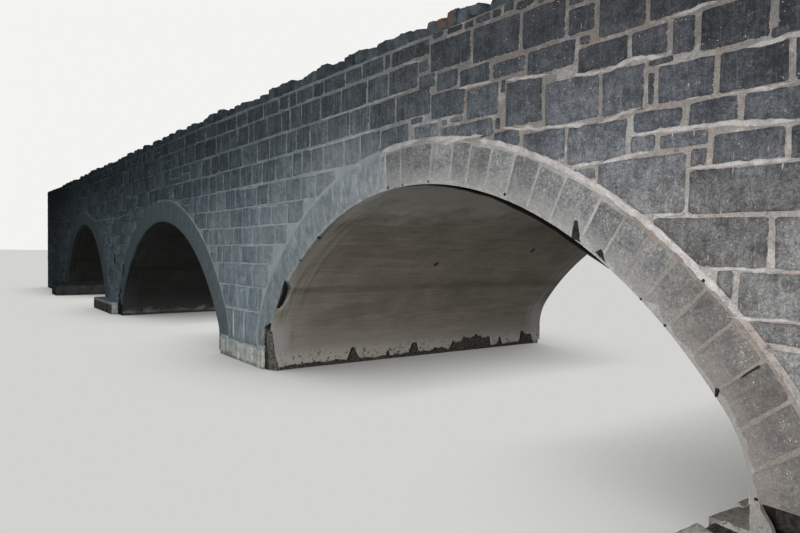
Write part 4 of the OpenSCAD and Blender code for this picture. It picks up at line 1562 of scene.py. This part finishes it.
def near_pier_footing():
    """Footing flush with the near pier: blocks with torn tops on each face, and the core between them."""
    low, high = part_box("near_pier_footing")
    piece = Piece("near_pier_footing_body")
    local = random.Random(17)
    for sign in (-1, 1):
        ends = (low[0] + 0.01, 3.38, 3.60, 4.10, 4.69, 4.97, high[0] - (SPALL_X if sign < 0 else 0.01))
        for number, (x0, x1) in enumerate(zip(ends, ends[1:])):
            y0, y1 = sorted((sign * (FACE + 0.012), sign * (FACE - 0.14)))
            top = local.uniform(0.325, 0.37)
            notches = torn(top, 0.06, 0.12, number)
            rough_block(piece, (x0 + 0.012, y0, 0), (x1 - 0.012, y1, top), 0.03, 0.012, 0, notches, 0.76)
    # the core between the blocks and behind them, painted darker as shade
    left, right, top = low[0] + 0.03, high[0] - SPALL_X - 0.03, high[2]
    rough_block(piece, (left, -FACE + 0.05, 0), (right, FACE - 0.05, top), 0.1, 0.02, 1, dark=0.8)
    right = high[0] - 0.02
    rough_block(piece, (left, -FACE + 0.16, 0), (right, FACE - 0.02, top), 0.07, 0.025, 1, dark=0.45)
    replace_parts(piece.build([CONCRETE, CORE], 60.0, "footing_concrete"), "near_pier_footing")


def far_pier_footing():
    """Block across each nose of the far pier, broken off at one end, and the core and footing behind it."""
    low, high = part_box("far_pier_footing")
    pier = arches["middle"].x - arches["middle"].half
    piece = Piece("far_pier_footing_body")
    broken = pier - 0.44

    def chip(points):
        """Breaks the end of a block back, raggedly, and further back towards its nose at the front."""
        end = np.clip((points[:, 0] - broken + 0.5) / 0.5, 0, 1)
        across = points * np.array([0.0, 1.0, 1.0])
        ragged_end = 0.10 * ripple(across, 0.14, 6) + 0.05 * ripple(across, 0.05, 7)
        nose = np.clip((-FACE - 0.1 - points[:, 1]) * 1.2, 0, 1) * (points[:, 1] < 0)
        points = points.copy()
        points[:, 0] += end * (ragged_end - 0.06 - 0.35 * nose)
        return points

    def painted_top_light_face_shade(points):
        """Painted light and shade of the block: pale on top, darker on its face."""
        return np.where((points[:, 2] < high[2] - 0.06) & (np.abs(points[:, 1]) > high[1] - 0.05), 0.21, 0.88)
    for y0, y1 in ((low[1], low[1] + 0.42), (high[1] - 0.42, high[1])):
        rough_block(piece, (low[0], y0, 0), (broken, y1, high[2]), 0.05, 0.018, 0, chip, painted_top_light_face_shade)
    rough_block(piece, (low[0] + 0.76, low[1] + 0.23, 0), (pier - 0.02, high[1] - 0.23, 0.3), 0.1, 0.03, 1)
    # footing set back between the noses, painted darker as shade
    left, right = low[0] + 0.75, pier - 0.006
    rough_block(piece, (left, -FACE + 0.28, 0), (right, FACE - 0.05, 0.3), 0.06, 0.03, 0, None, 0.16)
    # the hollow under the front: a thin sheet out of the face, nearly black with painted shade
    hollow = np.array([(-4.90, 0.02), (pier - 0.02, 0.02), (pier - 0.03, 0.27), (-4.50, 0.36), (-4.55, 0.49),
                       (-4.66, 0.45), (-4.72, 0.34), (-4.86, 0.30)])
    patch(piece, front, ragged(hollow, 0.035, 0.09), 0.013, 1, dark=0.9)
    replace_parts(piece.build([CONCRETE, CORE], 60.0, "footing_concrete"), "far_pier_footing")


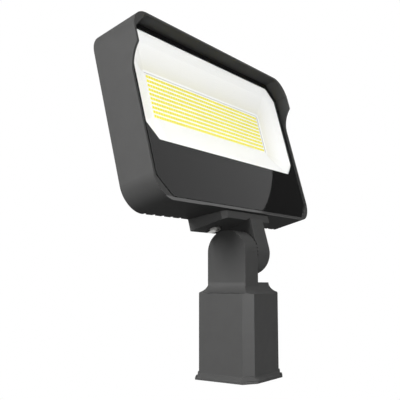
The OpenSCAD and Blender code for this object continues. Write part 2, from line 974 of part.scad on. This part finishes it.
module clamp_screw_side_high() {
    color("silver")
        translate([0, 0, clamp_high])
            clamp_screw(fitter_w / 2);
}

module clamp_screw_back_low() {
    color("silver")
        translate([0, 0, clamp_low])
            rotate([0, 0, 90])
                clamp_screw(fitter_d / 2);
}

module clamp_screw_back_high() {
    color("silver")
        translate([0, 0, clamp_high])
            rotate([0, 0, 90])
                clamp_screw(fitter_d / 2);
}

housing();
glass_lens();
lens_mask();
lens_gasket();
reflector();
reflector_screws();
led_board();
heat_pad();
led_rows_lit();
board_screws();
driver();
surge_protector();
terminal_block();
module_screws();
lead_red();
lead_black();
cable_gland();
gland_cap();
gland_nut();
vent_plug();
bracket();
bracket_bolts();
bracket_washers();
slipfitter();
knuckle_bolt();
knuckle_washer();
knuckle_lock_ring();
clamp_screw_side_low();
clamp_screw_side_high();
clamp_screw_back_low();
clamp_screw_back_high();
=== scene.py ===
"""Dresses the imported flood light: its surfaces, a camera at the photograph's view and soft studio light."""

import math

import bpy
from mathutils import Matrix, Vector

# Camera, solved from the photograph: place in metres, angles in degrees, focal length in pixels
CAMERA_PLACE = (-0.6138, -0.3813, 0.1116)
CAMERA_YAW = 54.72
CAMERA_PITCH = 6.635
FOCAL_PX = 641.6
FRAME_PX = 400
SENSOR = 36.0
CLIP_START = 0.02
CLIP_END = 50.0

# The head's tilt axis and rest tilt, as in the part's source. Head coordinates are measured from
# that axis in metres: across, up the face and out of the face
AXIS_LEVEL = 0.1358
TILT = math.radians(15.0)
UP_Y = math.sin(TILT)
UP_Z = math.cos(TILT)
OUT_Y = -math.cos(TILT)
OUT_Z = math.sin(TILT)

# Depth of the fine grain in a painted, plated or moulded surface, and the angle from which an edge
# is sharp, in degrees
GRAIN_DEPTH = 0.0001
SHARP_FROM = 30.0

# Edges of the reflector's opening for the light board, and where its slope starts and ends
PORT_RIGHT = 0.1166
PORT_TOP = 0.1909
PORT_OUT = 0.0061
MOUTH_OUT = 0.0206

# Field of light chips: its width, chips in a row, half a chip's width as a share of its step, the
# level where the pale packages end, and how deep the gaps look
LED_FIELD = 0.228
LED_COUNT = 55
CHIP_HALF = 0.40
CHIP_FOOT = 0.0063
CHIP_GAP_DEPTH = 0.0003

# Smooth lower rim of the housing: where it lies, how much it mirrors and how rough that mirror is
RIM_OUT = 0.0242
RIM_UP = 0.0446
RIM_MIRROR = 0.12
RIM_ROUGH = 0.05

# Powder coat: tone and its spread, roughness, strength and depth of the grit, share of mirror, and
# the radius of the rounded edges with the samples they take
COAT = (0.043, 0.043, 0.0425)
COAT_SPREAD = 0.04
COAT_ROUGH = (0.37, 0.48)
COAT_GRIT = 0.2
COAT_GRIT_DEPTH = 0.0002
COAT_SHEEN = 0.012
COAT_EDGE = 0.0006
EDGE_SAMPLES = 6

# Whites of the reflector and the light board, in a lower and a higher tone
SHEET_WHITE = ((0.95, 0.95, 0.945), (0.965, 0.965, 0.965))
BOARD_WHITE = ((0.9505, 0.9505, 0.9359), (0.965, 0.965, 0.955))

# Tones across the reflector's slope above and beside the light board: a grey painted shadow in the gap at the
# board, the sheet's bright edge, a warm painted shade near the board, tinted like light thrown back from the
# yellow chips, and the flat edge under the glass
SHEET_GAP_SHADOW = (0.50, 0.50, 0.52)
SHEET_RIM = (0.95, 0.95, 0.95)
SHEET_SHADE_STOPS = [
    (0.03, SHEET_GAP_SHADOW),
    (0.035, SHEET_RIM),
    (0.085, (0.96, 0.96, 0.96)),
    (0.09, (0.83, 0.82, 0.745)),
    (0.35, (0.89, 0.886, 0.86)),
    (0.72, SHEET_RIM),
    (0.73, (0.92, 0.92, 0.92)),
]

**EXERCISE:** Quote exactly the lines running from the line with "board_screws();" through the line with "EDGE_SAMPLES = 6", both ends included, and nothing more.

**SOLUTION TO THIS PROBLEM:**
board_screws();
driver();
surge_protector();
terminal_block();
module_screws();
lead_red();
lead_black();
cable_gland();
gland_cap();
gland_nut();
vent_plug();
bracket();
bracket_bolts();
bracket_washers();
slipfitter();
knuckle_bolt();
knuckle_washer();
knuckle_lock_ring();
clamp_screw_side_low();
clamp_screw_side_high();
clamp_screw_back_low();
clamp_screw_back_high();
=== scene.py ===
"""Dresses the imported flood light: its surfaces, a camera at the photograph's view and soft studio light."""

import math

import bpy
from mathutils import Matrix, Vector

# Camera, solved from the photograph: place in metres, angles in degrees, focal length in pixels
CAMERA_PLACE = (-0.6138, -0.3813, 0.1116)
CAMERA_YAW = 54.72
CAMERA_PITCH = 6.635
FOCAL_PX = 641.6
FRAME_PX = 400
SENSOR = 36.0
CLIP_START = 0.02
CLIP_END = 50.0

# The head's tilt axis and rest tilt, as in the part's source. Head coordinates are measured from
# that axis in metres: across, up the face and out of the face
AXIS_LEVEL = 0.1358
TILT = math.radians(15.0)
UP_Y = math.sin(TILT)
UP_Z = math.cos(TILT)
OUT_Y = -math.cos(TILT)
OUT_Z = math.sin(TILT)

# Depth of the fine grain in a painted, plated or moulded surface, and the angle from which an edge
# is sharp, in degrees
GRAIN_DEPTH = 0.0001
SHARP_FROM = 30.0

# Edges of the reflector's opening for the light board, and where its slope starts and ends
PORT_RIGHT = 0.1166
PORT_TOP = 0.1909
PORT_OUT = 0.0061
MOUTH_OUT = 0.0206

# Field of light chips: its width, chips in a row, half a chip's width as a share of its step, the
# level where the pale packages end, and how deep the gaps look
LED_FIELD = 0.228
LED_COUNT = 55
CHIP_HALF = 0.40
CHIP_FOOT = 0.0063
CHIP_GAP_DEPTH = 0.0003

# Smooth lower rim of the housing: where it lies, how much it mirrors and how rough that mirror is
RIM_OUT = 0.0242
RIM_UP = 0.0446
RIM_MIRROR = 0.12
RIM_ROUGH = 0.05

# Powder coat: tone and its spread, roughness, strength and depth of the grit, share of mirror, and
# the radius of the rounded edges with the samples they take
COAT = (0.043, 0.043, 0.0425)
COAT_SPREAD = 0.04
COAT_ROUGH = (0.37, 0.48)
COAT_GRIT = 0.2
COAT_GRIT_DEPTH = 0.0002
COAT_SHEEN = 0.012
COAT_EDGE = 0.0006
EDGE_SAMPLES = 6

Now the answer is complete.